New Medibank Live Better data reveals the impact of ‘self-care’ with both parents and their children set to benefit

Lisa colouring in at the kitchen table with her two sons.

Released today, a new survey of close to 1,800 people — including adults and children aged 10 to 17 — reveals the vast majority (77%) of Aussie parents prioritise their family’s health ahead of their own.

According to the data, Australian parents are likely to tick all the right boxes when it comes to the health of their children, but sometimes this comes at the expense of their own wellbeing.

What does the data tell us?

  • 76% of parents ensure their children eat breakfast every day, but only 1 in 2 (55%) do so themselves.
  • 76% of parents make sure their children are active every day, but only 16% achieve this themselves.
  • 29% of parents encourage their children to share how they’re feeling, however only 12% of parents do so themselves.
  • 74% of parents believe they could personally be healthier overall, yet only 57% feel this way about their children.

Medibank Chief Medical Officer Dr Linda Swan said: “Let’s face it, it’s not easy getting it right all the time but we know parents carry a significant influence in a child’s life, and kids are likely to go on to develop habits that reflect those of their parents. While as parents, it may feel natural to prioritise your family’s health, this data shows it’s important not to let your own health take a back seat.”
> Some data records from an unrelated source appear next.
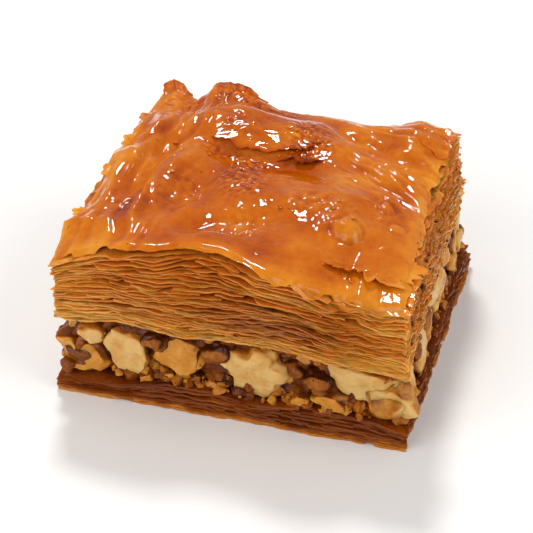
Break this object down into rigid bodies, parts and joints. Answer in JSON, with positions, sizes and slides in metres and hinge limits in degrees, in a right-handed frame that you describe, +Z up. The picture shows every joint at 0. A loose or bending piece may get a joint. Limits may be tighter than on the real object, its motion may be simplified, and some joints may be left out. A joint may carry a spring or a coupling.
{
  "type": "baklava piece",
  "caption": "Square piece of walnut baklava: thin lower stack of syrupy filo, a layer of chopped walnuts, and a thick upper stack with a wavy, flaky, glazed crust.",
  "frame": {"origin": "middle of the flat underside, at the bottom centre of the bounding box", "axes": "+Z up from the underside to the crust; -Y out of the cut face that shows the walnuts best; +X along that face to the right"},
  "size_m": [0.0612, 0.0584, 0.0331],
  "materials": {
    "glazed_filo": "thin baked pastry sheets with a glossy amber syrup glaze on the crust",
    "walnut": "pale chopped walnut with brown skins, wet with syrup",
    "soaked_filo": "pastry sheets soaked dark with syrup, glossy"
  },
  "bodies": {
    "root": {"base_filo": "soaked_filo", "nut_filling": "walnut", "upper_filo": "glazed_filo"}
  },
  "joints": []
}
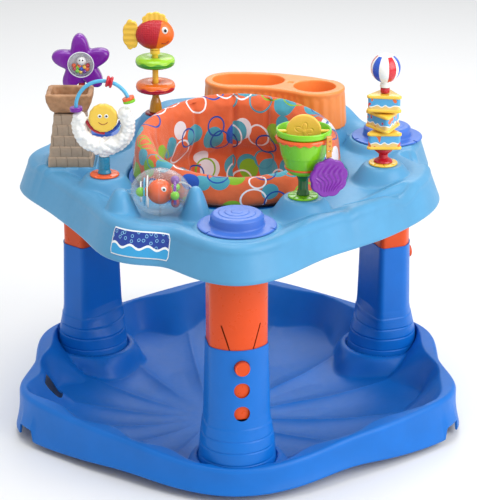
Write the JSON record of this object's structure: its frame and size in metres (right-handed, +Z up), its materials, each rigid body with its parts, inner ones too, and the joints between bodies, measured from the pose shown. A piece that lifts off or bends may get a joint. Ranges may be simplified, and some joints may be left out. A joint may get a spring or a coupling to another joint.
{
  "type": "activity jumper",
  "caption": "Stationary baby activity centre: a turning padded seat in a lobed toy tray on telescoping legs above a rocking saucer base.",
  "frame": {"origin": "on the floor, in the middle of the object's bounding box", "axes": "+Z up, -Y towards the front, where the front leg is, +X to the right as seen from the front"},
  "size_m": [0.7696, 0.837, 0.6771],
  "materials": {
    "saucer_blue": "blow-moulded, fine grain, soft sheen",
    "tray_blue": "blow-moulded, fine grain, soft sheen",
    "cap_blue": "moulded, satin gloss",
    "leg_orange": "moulded, satin gloss",
    "snack_orange": "moulded, satin",
    "seat_print": "woven print, padded, soft",
    "toy_yellow": "gloss",
    "toy_amber": "translucent gloss",
    "toy_red": "gloss",
    "toy_orange": "gloss",
    "toy_lime": "gloss",
    "toy_green": "gloss",
    "toy_purple": "gloss",
    "toy_teal": "gloss",
    "toy_sky": "gloss",
    "toy_white": "gloss",
    "castle_tan": "textured moulding",
    "castle_brown": "textured moulding",
    "clear_plastic": "clear, ribbed, glossy"
  },
  "bodies": {
    "base": {"base_saucer": "saucer_blue", "stabilizer_pin_left": "saucer_blue", "stabilizer_pin_right": "saucer_blue", "stabilizer_pin_rear": "saucer_blue", "outer_leg_front": "saucer_blue", "outer_leg_right": "saucer_blue", "outer_leg_left": "saucer_blue"},
    "upper": {"tray": "tray_blue", "inner_leg_front": "leg_orange", "inner_leg_right": "leg_orange", "inner_leg_left": "leg_orange", "leg_cap_front": "cap_blue", "leg_cap_right": "cap_blue", "leg_cap_left": "cap_blue", "snack_tray": "snack_orange", "fish_base": "toy_red", "fish_pole": "toy_yellow", "star_stand": "toy_red", "castle_tower": "castle_tan", "castle_hopper": "castle_brown", "cloud_base": "toy_orange", "cloud_post": "toy_teal", "cloud_body": "toy_white", "cloud_hoop": "toy_sky", "hoop_ring_orange": "toy_orange", "hoop_ring_purple": "toy_purple", "roller_axle": "toy_white", "bucket_base": "toy_lime", "bucket_post": "toy_green", "bucket": "toy_lime", "bucket_band": "toy_orange", "spinner_base": "toy_yellow", "spinner_post": "toy_red"},
    "spring_button_front": {"spring_button_front": "leg_orange"},
    "spring_button_right": {"spring_button_right": "leg_orange"},
    "spring_button_left": {"spring_button_left": "leg_orange"},
    "stabilizer_left": {"stabilizer_foot_left": "saucer_blue"},
    "stabilizer_right": {"stabilizer_foot_right": "saucer_blue"},
    "stabilizer_rear": {"stabilizer_foot_rear": "saucer_blue"},
    "seat": {"seat_ring": "saucer_blue", "seat_fabric": "seat_print"},
    "fish_disc_lower": {"fish_disc_lower": "toy_orange"},
    "fish_disc_upper": {"fish_disc_upper": "toy_lime"},
    "fish_figure": {"fish_figure": "toy_red"},
    "star": {"star_body": "toy_purple", "star_window": "clear_plastic", "star_beads": "toy_lime"},
    "hoop_bead": {"hoop_bead_red": "toy_red"},
    "sun": {"cloud_sun": "toy_yellow"},
    "roller": {"roller_shell": "clear_plastic", "roller_fish": "toy_orange", "roller_beads": "toy_purple"},
    "sand_dollar": {"sand_dollar": "toy_yellow"},
    "shell": {"shell_strap": "toy_amber", "scallop_shell": "toy_purple"},
    "prism_lower": {"prism_lower": "toy_yellow"},
    "prism_middle": {"prism_middle": "toy_yellow"},
    "prism_upper": {"prism_upper": "toy_yellow"},
    "beach_ball": {"beach_ball": "toy_white"}
  },
  "joints": [
    {"name": "height_adjust", "type": "slide", "parent": "base", "child": "upper", "axis": [0, 0, 1], "range_m": [-0.081, 0], "deforming": ["spring_button_front", "spring_button_right", "spring_button_left"]},
    {"name": "press_front", "type": "slide", "parent": "upper", "child": "spring_button_front", "axis": [-0.1736, 0.9848, 0], "range_m": [0, 0.008], "stiffness_N_per_m": 400, "springref_m": -0.003},
    {"name": "press_right", "type": "slide", "parent": "upper", "child": "spring_button_right", "axis": [-0.9272, -0.3746, 0], "range_m": [0, 0.008], "stiffness_N_per_m": 400, "springref_m": -0.003},
    {"name": "press_left", "type": "slide", "parent": "upper", "child": "spring_button_left", "axis": [0.766, -0.6428, 0], "range_m": [0, 0.008], "stiffness_N_per_m": 400, "springref_m": -0.003},
    {"name": "stabilizer_left_flip", "type": "hinge", "parent": "base", "child": "stabilizer_left", "pos_m": [-0.30374, -0.1863, 0.027], "axis": [-0.848, -0.5299, 0], "range_deg": [-90, 0]},
    {"name": "stabilizer_right_flip", "type": "hinge", "parent": "base", "child": "stabilizer_right", "pos_m": [0.31535, -0.17664, 0.027], "axis": [0.866, -0.5, 0], "range_deg": [0, 90]},
    {"name": "stabilizer_rear_flip", "type": "hinge", "parent": "base", "child": "stabilizer_rear", "pos_m": [0.01488, 0.38481, 0.027], "axis": [0.0349, 0.9994, 0], "range_deg": [0, 90]},
    {"name": "seat_spin", "type": "hinge", "parent": "upper", "child": "seat", "pos_m": [0.0016, 0.0045, 0.43], "axis": [0, 0, 1], "continuous": true},
    {"name": "fish_disc_lower_spin", "type": "hinge", "parent": "upper", "child": "fish_disc_lower", "pos_m": [-0.1474, 0.2095, 0.537], "axis": [0, 0, 1], "continuous": true},
    {"name": "fish_disc_upper_spin", "type": "hinge", "parent": "upper", "child": "fish_disc_upper", "pos_m": [-0.1474, 0.2095, 0.584], "axis": [0, 0, 1], "continuous": true},
    {"name": "fish_spin", "type": "hinge", "parent": "upper", "child": "fish_figure", "pos_m": [-0.1474, 0.2095, 0.61], "axis": [0, 0, 1], "continuous": true},
    {"name": "star_spin", "type": "hinge", "parent": "upper", "child": "star", "pos_m": [-0.27812, 0.166, 0.56], "axis": [0, 0, 1], "continuous": true},
    {"name": "hoop_bead_slide", "type": "hinge", "parent": "upper", "child": "hoop_bead", "pos_m": [-0.2224, -0.0985, 0.59], "axis": [0, -1, 0], "range_deg": [-42, 94]},
    {"name": "sun_spin", "type": "hinge", "parent": "upper", "child": "sun", "pos_m": [-0.2224, -0.0985, 0.571], "axis": [1, 0, 0], "continuous": true},
    {"name": "roller_spin", "type": "hinge", "parent": "upper", "child": "roller", "pos_m": [-0.1244, -0.2155, 0.481], "axis": [1, 0, 0], "continuous": true},
    {"name": "sand_dollar_spin", "type": "hinge", "parent": "upper", "child": "sand_dollar", "pos_m": [0.1096, -0.2085, 0.582], "axis": [1, 0, 0], "continuous": true},
    {"name": "shell_swing", "type": "hinge", "parent": "upper", "child": "shell", "pos_m": [0.14944, -0.24193, 0.582], "axis": [0.9397, 0.342, 0], "range_deg": [-60, 6]},
    {"name": "prism_lower_spin", "type": "hinge", "parent": "upper", "child": "prism_lower", "pos_m": [0.2526, -0.0365, 0.515], "axis": [0, 0, 1], "continuous": true},
    {"name": "prism_middle_spin", "type": "hinge", "parent": "upper", "child": "prism_middle", "pos_m": [0.2526, -0.0365, 0.548], "axis": [0, 0, 1], "continuous": true},
    {"name": "prism_upper_spin", "type": "hinge", "parent": "upper", "child": "prism_upper", "pos_m": [0.2526, -0.0365, 0.581], "axis": [0, 0, 1], "continuous": true},
    {"name": "beach_ball_spin", "type": "hinge", "parent": "upper", "child": "beach_ball", "pos_m": [0.2526, -0.0365, 0.64], "axis": [0, 0, 1], "continuous": true}
  ]
}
Watch: Why self care can be better for the whole family

Sweet tooth: the number one ‘hand-me-down habit’

While these stats show that parents are mostly focused on the health of their children, the data also shows their own behaviours are still rubbing off - with 78% admitting their children have picked up their habits, both good and bad. According to kids, it’s their ‘sweet tooth’ that has come out on top as the number one habit inherited from their parents (32%), followed by excess screen time (29%).

On the up side, the third highest ranking habit is a shared love for keeping active (24%). Additionally, 48% of children say they’ve learned the value of ‘me time’ from mum and dad, highlighting the importance parents place on maintaining a healthy mindset.
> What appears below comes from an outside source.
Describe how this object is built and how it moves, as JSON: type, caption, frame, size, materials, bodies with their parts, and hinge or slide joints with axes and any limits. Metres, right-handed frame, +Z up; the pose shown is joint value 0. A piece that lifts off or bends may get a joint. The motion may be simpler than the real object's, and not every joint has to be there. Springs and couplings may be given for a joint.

Children want parents to have more ‘me time’

Nearly one in two (45%) children agree that their parents should have some more 'me time’ as the data shows that only 17% of parents practise self-care each day, with half (53%) saying they feel guilty for doing so. Despite this, 73% of parents admit that when they do practise self-care, they’re a better person to those around them.

Importance of ‘self-care’ goes beyond families

The data shows that those without children also struggle to find ‘me time’, with one in two (50%) saying they don’t practise self-care enough. As for why adults are finding it hard to dedicate time for themselves, 39% claim they just can’t find the time. Interestingly, nearly all agree that even the smallest, healthy actions can make a world of difference to how they feel (84%) and act towards others (73%).
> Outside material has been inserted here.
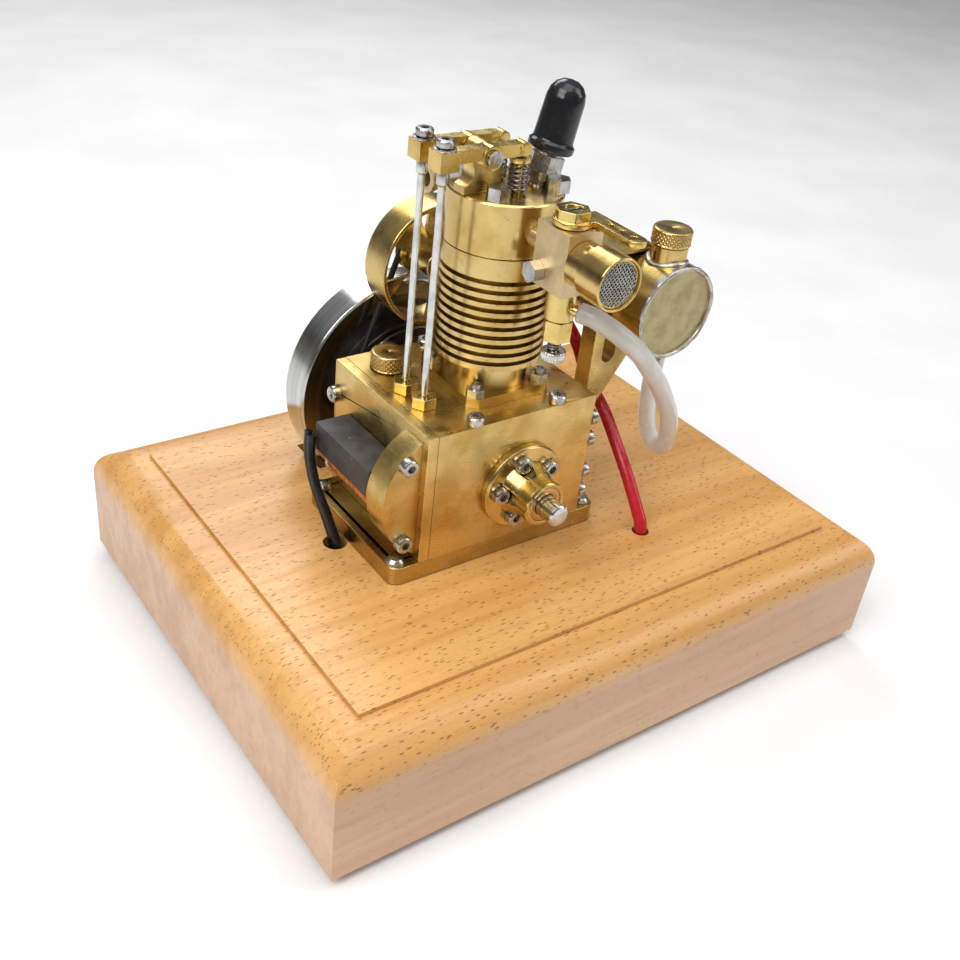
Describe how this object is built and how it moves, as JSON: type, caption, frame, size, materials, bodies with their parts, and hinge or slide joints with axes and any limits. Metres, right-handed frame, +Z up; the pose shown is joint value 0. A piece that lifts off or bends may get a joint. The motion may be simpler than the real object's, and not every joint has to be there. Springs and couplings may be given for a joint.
{
  "type": "model engine",
  "caption": "Model upright single-cylinder petrol engine in brass on a wooden base, with flywheel, belt-driven fan, pushrod valve gear, carburettor and side fuel tank.",
  "frame": {"origin": "centre of the footprint, on the plane the rubber feet rest on", "axes": "+Z up; -Y is the front, where the bare end of the crankshaft comes out; +X is the fuel tank side; the crankshaft lies along Y"},
  "size_m": [0.15, 0.12, 0.1298],
  "materials": {
    "beech": "clear satin varnish",
    "foot_rubber": "matt",
    "brass": "satin machined",
    "cast_brass": "fine blasted",
    "polished_steel": "polished",
    "dark_steel": "dark, lightly oiled",
    "screw_steel": "machined",
    "bronze": "machined bearing bronze",
    "mesh_wire": "woven wire",
    "nickel": "nickel plated",
    "boot_rubber": "gloss",
    "belt_rubber": "satin",
    "red_rubber": "satin silicone",
    "black_vinyl": "gloss",
    "clear_hose": "clear vinyl",
    "black_core": "matt moulded",
    "copper_wire": "enamelled copper wire",
    "aluminium": "machined"
  },
  "bodies": {
    "frame": {"bed_plate": "brass", "bed_plate_screws": "screw_steel", "carburettor_body": "cast_brass", "crankcase_front_plate": "brass", "crankcase_left_plate": "brass", "crankcase_rear_plate": "brass", "crankcase_right_plate": "brass", "crankcase_top_plate": "brass", "cylinder_barrel": "brass", "cylinder_head": "brass", "cylinder_nuts": "screw_steel", "drive_belt": "belt_rubber", "exhaust_elbow": "cast_brass", "exhaust_valve_spring": "dark_steel", "fan_bracket": "brass", "front_bearing_boss": "brass", "fuel_hose": "clear_hose", "fuel_nipples": "brass", "fuel_tank": "cast_brass", "gear_cover": "brass", "hex_bolts": "screw_steel", "ignition_lead": "red_rubber", "intake_cup": "brass", "intake_mesh": "mesh_wire", "intake_valve_spring": "dark_steel", "needle_housing": "brass", "pickup_core": "black_core", "pickup_leads": "black_vinyl", "pickup_winding": "copper_wire", "pushrod_guides": "brass", "rocker_pedestal": "brass", "rocker_shaft": "polished_steel", "rubber_feet": "foot_rubber", "shaft_bearings": "bronze", "socket_screws": "screw_steel", "spark_plug": "screw_steel", "spark_plug_boot": "boot_rubber", "tank_bracket": "cast_brass", "wooden_base": "beech"},
    "crank": {"crankshaft": "polished_steel", "flywheel": "polished_steel", "crank_gear": "dark_steel"},
    "cam": {"camshaft": "dark_steel", "cam_gear": "brass"},
    "piston": {"piston": "aluminium"},
    "rod": {"connecting_rod": "aluminium"},
    "intake_pushrod": {"intake_pushrod": "polished_steel"},
    "exhaust_pushrod": {"exhaust_pushrod": "polished_steel"},
    "intake_rocker": {"intake_rocker": "brass", "intake_adjuster": "dark_steel"},
    "exhaust_rocker": {"exhaust_rocker": "brass", "exhaust_adjuster": "dark_steel"},
    "intake_valve": {"intake_valve": "screw_steel"},
    "exhaust_valve": {"exhaust_valve": "screw_steel"},
    "throttle": {"throttle_lever": "brass", "throttle_barrel": "screw_steel"},
    "needle": {"needle_knob": "nickel"},
    "tank_cap": {"tank_filler_cap": "brass"},
    "oil_cap": {"oil_filler_cap": "brass"},
    "fan": {"fan_rotor": "brass"}
  },
  "joints": [
    {"name": "crank_spin", "type": "hinge", "parent": "frame", "child": "crank", "pos_m": [-0.009, -0.0046, 0.049], "axis": [0, 1, 0], "continuous": true},
    {"name": "fan_spin", "type": "hinge", "parent": "frame", "child": "fan", "pos_m": [-0.009, 0.02, 0.08425], "axis": [0, 1, 0], "continuous": true},
    {"name": "cam_spin", "type": "hinge", "parent": "frame", "child": "cam", "pos_m": [-0.02715, -0.005, 0.05081], "axis": [0, 1, 0], "continuous": true},
    {"name": "piston_slide", "type": "slide", "parent": "frame", "child": "piston", "axis": [0, 0, 1], "range_m": [-0.015, 0]},
    {"name": "rod_swing", "type": "hinge", "parent": "piston", "child": "rod", "pos_m": [-0.009, -0.0046, 0.0903], "axis": [0, 1, 0], "range_deg": [-12.8, 12.8]},
    {"name": "intake_rocker_swing", "type": "hinge", "parent": "frame", "child": "intake_rocker", "pos_m": [-0.017, -0.0086, 0.1176], "axis": [0, 1, 0], "range_deg": [0, 7.8]},
    {"name": "intake_pushrod_lift", "type": "slide", "parent": "frame", "child": "intake_pushrod", "axis": [0, 0, 1], "range_m": [0, 0.00137]},
    {"name": "intake_valve_lift", "type": "slide", "parent": "frame", "child": "intake_valve", "axis": [0, 0, 1], "range_m": [-0.00104, 0], "deforming": ["intake_valve_spring"]},
    {"name": "exhaust_rocker_swing", "type": "hinge", "parent": "frame", "child": "exhaust_rocker", "pos_m": [-0.017, -0.0016, 0.1176], "axis": [0, 1, 0], "range_deg": [0, 7.8]},
    {"name": "exhaust_pushrod_lift", "type": "slide", "parent": "frame", "child": "exhaust_pushrod", "axis": [0, 0, 1], "range_m": [0, 0.00137]},
    {"name": "exhaust_valve_lift", "type": "slide", "parent": "frame", "child": "exhaust_valve", "axis": [0, 0, 1], "range_m": [-0.00104, 0], "deforming": ["exhaust_valve_spring"]},
    {"name": "throttle_turn", "type": "hinge", "parent": "frame", "child": "throttle", "pos_m": [-0.0094, -0.0258, 0.1099], "axis": [0, 0, 1], "range_deg": [0, 75]},
    {"name": "needle_turn", "type": "hinge", "parent": "frame", "child": "needle", "pos_m": [-0.0091, -0.0258, 0.09], "axis": [0, 0, 1], "range_deg": [0, 360]},
    {"name": "tank_cap_lift", "type": "slide", "parent": "frame", "child": "tank_cap", "axis": [0, 0, 1], "range_m": [0, 0.012]},
    {"name": "oil_cap_lift", "type": "slide", "parent": "frame", "child": "oil_cap", "axis": [0, 0, 1], "range_m": [0, 0.012]}
  ],
  "couplings": [
    {"joint": "fan_spin", "follows": "crank_spin", "ratio": 4.8387},
    {"joint": "cam_spin", "follows": "crank_spin", "ratio": -0.5},
    {"joint": "intake_pushrod_lift", "follows": "intake_rocker_swing", "m_per_rad": 0.01},
    {"joint": "intake_valve_lift", "follows": "intake_rocker_swing", "m_per_rad": -0.0076},
    {"joint": "exhaust_pushrod_lift", "follows": "exhaust_rocker_swing", "m_per_rad": 0.01},
    {"joint": "exhaust_valve_lift", "follows": "exhaust_rocker_swing", "m_per_rad": -0.0076}
  ]
}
“It can be hard to find time for ourselves, in amongst family, work and social commitments. With these findings, we hope to demonstrate to all Australians that dedicating time to focus on your health — whether it’s for five minutes or five hours — can have a positive knock-on effect on those around us,” said Dr Swan.

1 Medibank-commissioned research conducted by Lewers in August 2019. Survey including 1,726 respondents, made up of parents, non-parents and children aged 10-17.